You’re connecting with him, you’re connecting with your own emotions and you’re not overriding them out of fear that you don’t want to rock the boat or out of fear the other shoe is going to drop when you say something. He’s going to be able to connect with himself in your presence and he is able to trust you, which leads to more transparent conversation, communication, and you will know when he needs space, and then you don’t have to freak out.
4. Contact Your Intuition
I could have also said contact your wise woman. One thing I teach in my course is the six feminine archetypes. So what happens is oftentimes when the man pulls back, he is connecting with his wise man. It’s also known as the magician. So he is connecting with his higher self, with God and he’s taking time to himself.
Sometimes this can make you ask yourself how this is a good thing right now? Why would the man pull back right down? How’s that a great thing for me? Sometimes it can be a reminder to connect with your spiritual self, with your wise woman. Maybe if you’re Christian, you haven’t read the Bible in a while, you haven’t prayed in a while, you haven’t gone to a church group to connect in a while. Of course, if you’re not Christian maybe you haven’t done any spiritual exercises in a while. You haven’t fed yourself in a while.
So the men can also feel when you’re not filled up, you’re not really focusing on yourself, but instead, you’re focusing on him and you’re depleting yourself.
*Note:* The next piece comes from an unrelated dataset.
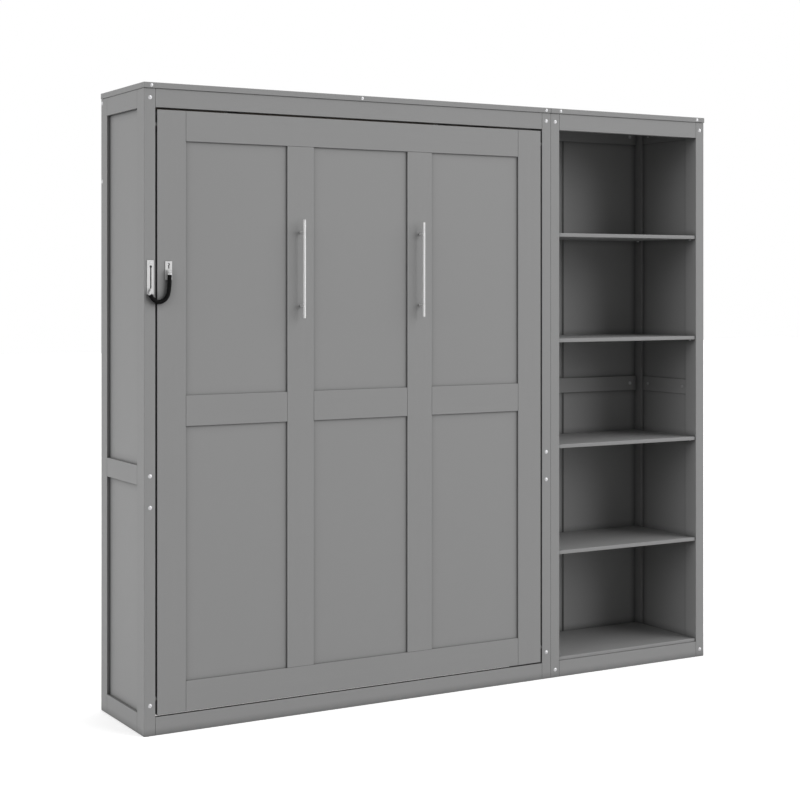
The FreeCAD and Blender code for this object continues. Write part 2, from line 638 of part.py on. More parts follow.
def back_dowels():
    """Dowels between the back rails and the rear posts."""
    y = (BACK_RAIL_Y[0] + BACK_RAIL_Y[1]) / 2 + 3
    rows = ((15.0, 48.0), (UNIT_MID_Z[0] + 12, UNIT_MID_Z[1] - 12), (TOP_RAIL_Z + 12, BODY_H - 12))
    xs = (BED_W + POST_W, TOTAL_W - POST_W)
    return [rod_x(x - 15, x + 15, y, z, 3.0) for x in xs for row in rows for z in row]


def back_panel_boxes(depth):
    """Four thin back panels, two wide and two high."""
    x0 = BED_W + POST_W - depth
    x1 = TOTAL_W - POST_W + depth
    middle = (JOINER_X[0] + JOINER_X[1]) / 2
    rows = ((TOE_H, UNIT_MID_Z[0]), (UNIT_MID_Z[1], TOP_RAIL_Z))
    y0, y1 = BACK_PANEL_Y
    return [box(a, b, y0, y1, z0 - depth, z1 + depth)
            for a, b in ((x0, middle - 1), (middle + 1, x1)) for z0, z1 in rows]


def joiner_parts():
    """H-section strips holding the inner edges of the back panels."""
    x0, x1 = JOINER_X
    middle = (x0 + x1) / 2
    y0, y1 = BACK_PANEL_Y
    parts = []
    for z0, z1 in ((TOE_H, UNIT_MID_Z[0]), (UNIT_MID_Z[1], TOP_RAIL_Z)):
        front = box(x0, x1, y0 - 1.5, y0, z0, z1)
        back = box(x0, x1, y1, y1 + 1.5, z0, z1)
        web = box(middle - 1, middle + 1, y0, y1, z0, z1)
        parts.append(front.fuse([back, web]).removeSplitter())
    return parts


# ---------------------------------------------------------------- chain lock
def chain_plate_holes():
    """Screw holes and the stud pocket behind the slotted plate."""
    screws = [rod_y(STUD_X, -3, 20, z, PLATE_SCREW_R) for z in SLOT_SCREWS_Z]
    pocket = box(STUD_X - 5, STUD_X + 5, -1, 4, STUD_Z - 4.5, 1614)
    return screws + [pocket]


def chain_plates():
    """Slotted plate on the post and the hinge plate on the bed front."""
    plate = box(*SLOT_PLATE_X, -PLATE_T, 0, *SLOT_PLATE_Z)
    slot = box(STUD_X - SLOT_HALF, STUD_X + SLOT_HALF, -3, 1, STUD_Z - 2.5, SLOT_TOP)
    key = rod_y(STUD_X, -3, 1, SLOT_TOP, SLOT_KEY_R)
    screws = [rod_y(STUD_X, -PLATE_T, 20, z, PLATE_SCREW_R) for z in SLOT_SCREWS_Z]
    heads = [rod_y(STUD_X, -PLATE_T - 1, -PLATE_T, z, PLATE_SCREW_HEAD_R) for z in SLOT_SCREWS_Z]
    node("chain_slot_plate", [cut_all(plate, [slot, key] + screws)])
    anchor = box(*ANCHOR_X, -PLATE_T, 0, *ANCHOR_Z)
    ears = [box(x, x + 2.4, -13.5, -PLATE_T, CHAIN_HINGE_Z - 4, CHAIN_HINGE_Z + 5)
            for x in (CHAIN_X - 8, CHAIN_X + 5.6)]
    pin = rod_x(CHAIN_X - 8, CHAIN_X + 8, CHAIN_Y, CHAIN_HINGE_Z, 2.0)
    anchor_screws = [rod_y(CHAIN_X, 2, 18, ANCHOR_KEY_Z, PLATE_SCREW_R),
                     rod_y(CHAIN_X, -PLATE_T, 18, ANCHOR_SCREW_Z, PLATE_SCREW_R)]
    anchor_heads = [rod_y(CHAIN_X, 1.5, 2.5, ANCHOR_KEY_Z, 3.0),
                    rod_y(CHAIN_X, -PLATE_T - 0.4, -PLATE_T, ANCHOR_SCREW_Z, PLATE_SCREW_HEAD_R)]
    pocket = rod_y(CHAIN_X, -1, 2.5, ANCHOR_KEY_Z, 4.0)
    keyhole = [rod_y(CHAIN_X, -3, 1, ANCHOR_KEY_Z, ANCHOR_KEY_R),
               box(CHAIN_X - 2.3, CHAIN_X + 2.3, -3, 1, ANCHOR_KEY_Z - ANCHOR_KEY_DROP,
                   ANCHOR_KEY_Z)]
    body = cut_all(anchor, anchor_screws + keyhole).fuse(ears + [pin]).removeSplitter()
    node("chain_anchor_plate", [body])
    stile_cut = cut_all(NODES["front_stile_left"].Solids[0], anchor_screws + [pocket])
    node("front_stile_left", [stile_cut])
    add("cabinet_screws", [s.fuse(h).removeSplitter() for s, h in zip(screws, heads)])
    add("bed_screws", [s.fuse(h).removeSplitter() for s, h in zip(anchor_screws, anchor_heads)])


def rounded_path(points):
    """Straight runs joined by tangent arcs, each as large as its two runs allow."""
    edges = []
    last = points[0]
    for i in range(1, len(points) - 1):
        corner = points[i]
        back = points[i - 1] - corner
        ahead = points[i + 1] - corner
        half_turn = (math.pi - back.getAngle(ahead)) / 2
        end_run = i == len(points) - 2
        reach = min(back.Length * 0.45, ahead.Length * (0.9 if end_run else 0.45))
        radius = reach / math.tan(half_turn)
        start = corner + back.normalize() * reach
        stop = corner + ahead.normalize() * reach
        middle = corner + (back + ahead).normalize() * (radius / math.cos(half_turn) - radius)
        edges.append(Part.LineSegment(last, start).toShape())
        edges.append(Part.Arc(start, middle, stop).toShape())
        print(f"chain bend radius {radius:.1f}")
        last = stop
    edges.append(Part.LineSegment(last, points[-1]).toShape())
    return Part.Wire(edges)


def chain():
    """Sleeved chain hanging in a bend from the hinge to the stud in the slot."""
    points = [V(x, CHAIN_Y, z) for x, z in CHAIN_ROUTE]
    path = rounded_path(points)
    ring = Part.Wire([Part.makeCircle(CHAIN_R, points[0], V(0, 0, -1))])
    sleeve = path.makePipeShell([ring], True, False)
    node("chain_sleeve", [sleeve])
    section = math.pi * CHAIN_R ** 2
    print(f"chain length {path.Length:.1f}, volume ratio {sleeve.Volume / section / path.Length:.4f}")

    seat_z = points[0].z
    ferrule = rod_z(CHAIN_X, CHAIN_Y, seat_z - 4, seat_z + 2.4, CHAIN_R + FERRULE_WALL)
    ferrule = ferrule.cut(rod_z(CHAIN_X, CHAIN_Y, seat_z - 5, seat_z, CHAIN_R))
    tongue = box(CHAIN_X - 4.5, CHAIN_X + 4.5, CHAIN_Y - 3, CHAIN_Y + 3, seat_z, CHAIN_HINGE_Z)
    eye = rod_x(CHAIN_X - 4.5, CHAIN_X + 4.5, CHAIN_Y, CHAIN_HINGE_Z, 4.2)
    hinge = ferrule.fuse([tongue, eye])
    hinge = hinge.cut(rod_x(CHAIN_X - 6, CHAIN_X + 6, CHAIN_Y, CHAIN_HINGE_Z, 2.0 + FIT))

    end = points[-1]
    heading = (end - points[-2]).normalize()
    cap = Part.makeCylinder(CAP_R, 4.0, end, heading)
    tip = end + heading * 3
    reach = V(STUD_X, CHAIN_Y, STUD_Z) - tip
    link = box(-3.6, 3.6, CHAIN_Y - 1.5, CHAIN_Y + 1.5, 0, reach.Length)
    link.rotate(V(0, 0, 0), V(0, 1, 0), math.degrees(math.atan2(reach.x, reach.z)))
    link.translate(V(tip.x, 0, tip.z))
    button = rod_y(STUD_X, CHAIN_Y - 1.5, CHAIN_Y + 1.5, STUD_Z, 5.2)
    collar = rod_y(STUD_X, CHAIN_Y + 1.5, -2.6, STUD_Z, 4.0)
    shank = rod_y(STUD_X, -2.6, -0.4, STUD_Z, 1.8)
    end_part = cap.fuse([link, button, collar, shank]).removeSplitter()
    node("chain_fittings", [hinge.removeSplitter(), end_part])


def row_offset():
    """Move from the shop frame to the middle of the footprint, chain left out."""
    total = FreeCAD.BoundBox()
    for name, shape in NODES.items():
        if not name.startswith("chain_sleeve") and name != "chain_fittings":
            total.add(shape.BoundBox)
    print("offset", round(-total.Center.x, 4), round(-total.Center.y, 4))
    return V(-total.Center.x, -total.Center.y, 0)


def build():
    """Make every sub-part and write one STEP file for each."""
    bed_cabinet()
    lids()
    frame_bolts()
    add("cabinet_screws", unit_link_parts())
    wall_brackets()
    bed_stops()
    gap_pads()
    pivot_plates()
    strut_brackets()
    struts()
    bed_front()
    bed_frame()
    foot_leg()
    shelf_unit()
    chain_plates()
    chain()
    os.makedirs("parts", exist_ok=True)
    offset = row_offset()
    for name, shape in NODES.items():
        shape.translate(offset)
        shape.exportStep(os.path.join("parts", name + ".step"))
        b = shape.BoundBox
        print(f"{name:24s} solids {len(shape.Solids):3d}  valid {shape.isValid()}  "
              f"X {b.XMin:8.1f} {b.XMax:8.1f}  Y {b.YMin:7.1f} {b.YMax:7.1f}  "
              f"Z {b.ZMin:7.1f} {b.ZMax:7.1f}")
    print(len(NODES), "nodes")


build()
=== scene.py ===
"""Finishes, fine hardware and studio stage for a wall bed with a shelf unit, laid out as an add-on."""
import math

import bpy
import bmesh
from mathutils import Matrix, Vector


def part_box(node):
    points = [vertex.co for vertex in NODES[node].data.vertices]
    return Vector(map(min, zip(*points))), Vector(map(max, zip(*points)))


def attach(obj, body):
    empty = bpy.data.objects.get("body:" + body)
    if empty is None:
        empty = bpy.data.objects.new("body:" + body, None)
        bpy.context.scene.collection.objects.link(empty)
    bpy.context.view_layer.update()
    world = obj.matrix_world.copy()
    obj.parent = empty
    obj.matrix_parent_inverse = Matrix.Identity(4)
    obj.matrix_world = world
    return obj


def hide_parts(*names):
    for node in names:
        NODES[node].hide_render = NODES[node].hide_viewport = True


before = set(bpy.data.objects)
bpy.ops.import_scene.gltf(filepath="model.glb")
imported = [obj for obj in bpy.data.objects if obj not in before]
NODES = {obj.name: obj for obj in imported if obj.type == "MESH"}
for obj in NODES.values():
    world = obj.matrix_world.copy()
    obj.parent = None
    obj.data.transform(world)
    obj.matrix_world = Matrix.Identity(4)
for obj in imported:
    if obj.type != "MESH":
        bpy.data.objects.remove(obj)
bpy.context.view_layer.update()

bl_info = {
    "name": "Wall Bed Studio",
    "version": (1, 0, 0),
    "blender": (4, 5, 0),
    "location": "View3D > Sidebar > Wall Bed",
    "description": "Finishes and fine hardware for a fold-down wall bed with shelves",
    "category": "Object",
}

# reach and colour of the painted shade in the inner corners of the paint
CORNER_SHADE_REACH = 0.03
CORNER_SHADE_TONE = 0.12
SIDE_BOARD_T = 0.024
SLAT_HOLDER_WALL = 0.0022
SLAT_HOLDER_REACH = 0.032
MIDDLE_BEAM_HALF = 0.017
BOARD_SCREW_COUNT = 7
BOARD_SCREW_FROM = 0.13
BOARD_SCREW_PITCH = 0.31
# control points of the hanging chain, as x and z steps from its hinge end
CHAIN_ROUTE = ((0.0, 0.0), (0.0, -0.0466), (-0.0082, -0.0826), (-0.0314, -0.0994),
               (-0.0593, -0.0933), (-0.0715, -0.0717))

UPRIGHT_BOARDS = (
    "bed_post_front_left", "bed_post_front_right", "bed_posts_rear",
    "shelf_post_front_left", "shelf_post_front_right", "shelf_posts_rear",
    "front_stile_left", "front_stile_right", "front_mullions", "bed_side_boards",
)
CROSS_BOARDS = (
    "bed_front_rails", "bed_rear_rails", "bed_stop_blocks", "front_end_rails", "front_mid_rails",
    "shelf_back_rails", "shelf_front_rails", "shelf_bottom_board", "shelf_boards",
    "bed_end_boards", "bed_top_panel", "shelf_top_panel", "top_edge_strips",
)
DEPTH_BOARDS = ("bed_side_rails", "bed_inner_rails", "shelf_side_rails")
SHEET_PANELS = ("bed_side_panels", "shelf_side_panels", "shelf_back_panels", "front_panels")


# ---------------------------------------------------------------- sizes and colours a user may change
class WallBedFinish(bpy.types.PropertyGroup):
    """Paint, metal and timber of the bed."""

    paint: bpy.props.FloatVectorProperty(
        name="Paint", description="Satin lacquer on every board", subtype="COLOR",
        size=3, min=0.0, max=1.0, default=(0.262, 0.262, 0.262))
    slat_timber: bpy.props.FloatVectorProperty(
        name="Slat timber", description="Birch plywood of the slats", subtype="COLOR",
        size=3, min=0.0, max=1.0, default=(0.60, 0.44, 0.27))
    brushed: bpy.props.FloatVectorProperty(
        name="Brushed steel", description="Pull bars and chain plates", subtype="COLOR",
        size=3, min=0.0, max=1.0, default=(0.58, 0.58, 0.58))
    plated: bpy.props.FloatVectorProperty(
        name="Plated steel", description="Bolt heads and screws", subtype="COLOR",
        size=3, min=0.0, max=1.0, default=(0.52, 0.52, 0.53))
    edge_radius: bpy.props.FloatProperty(
        name="Edge radius", description="Eased edge of the boards", subtype="DISTANCE",
        unit="LENGTH", min=0.0, max=0.004, default=0.0015)


class WallBedStage(bpy.types.PropertyGroup):
    """Camera, floor and lights."""

    lens: bpy.props.FloatProperty(
        name="Lens", description="Focal length on a 36 mm sensor", min=20.0, max=200.0,
        default=74.63)
    floor: bpy.props.FloatVectorProperty(
        name="Floor", description="Plain pale floor", subtype="COLOR",
        size=3, min=0.0, max=1.0, default=(0.93, 0.93, 0.93))
    key_strength: bpy.props.FloatProperty(
        name="Key light", description="Broad light from the right and above", min=0.0, default=2.95)
    side_strength: bpy.props.FloatProperty(
        name="Side light", description="Broad light on the outer left side", min=0.0, default=1.35)
    sky_low: bpy.props.FloatProperty(
        name="Low surroundings", description="Strength below the horizon, in front of the bed",
        min=0.0, default=0.30)
    sky_high: bpy.props.FloatProperty(
        name="High surroundings", description="Strength above the horizon, in front of the bed",
        min=0.0, default=0.33)
    sky_back: bpy.props.FloatProperty(
        name="Bright surroundings", description="Strength of the surroundings behind the bed",
        min=0.0, default=1.0)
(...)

You become less attractive when you’re depleting yourself. However, when you fill yourself up with new wisdom, reading a new book, asking yourself deeper questions, looking at your life purpose, where are you on that journey? When my man pulled back, not Brody but other men that I dated in the past, I realized, wow it’s because he’s right. I haven’t contacted my wise woman, my intuition, what I need to develop my spiritual growth and my spiritual muscle. I haven’t done that in a while, so that’s actually very helpful and because I took the time to do that, the man came, of course, came running back.
5. When in Doubt Date
So if you are in doubt, wondering if he’s actually still interested in me? What to do when he pulls away? Is he dating other women? What’s going on? Sometimes it can also be helpful to treat yourself like a queen and in that sense, actually date. Like put yourself out there, have different experiences. It can be really powerful to shake up your energy and to also get a little bit of your values back on track.
Now I commend that in general for those of you who have been following me for a while, you know this to be true but occasionally it can be really good for you to cause a little bit of a pattern interrupt and go on a date, experience a different personality, experience different energy, feel what it feels when someone is catering to you. And hello, who knows, maybe actually, you’re going to meet the man of your dreams!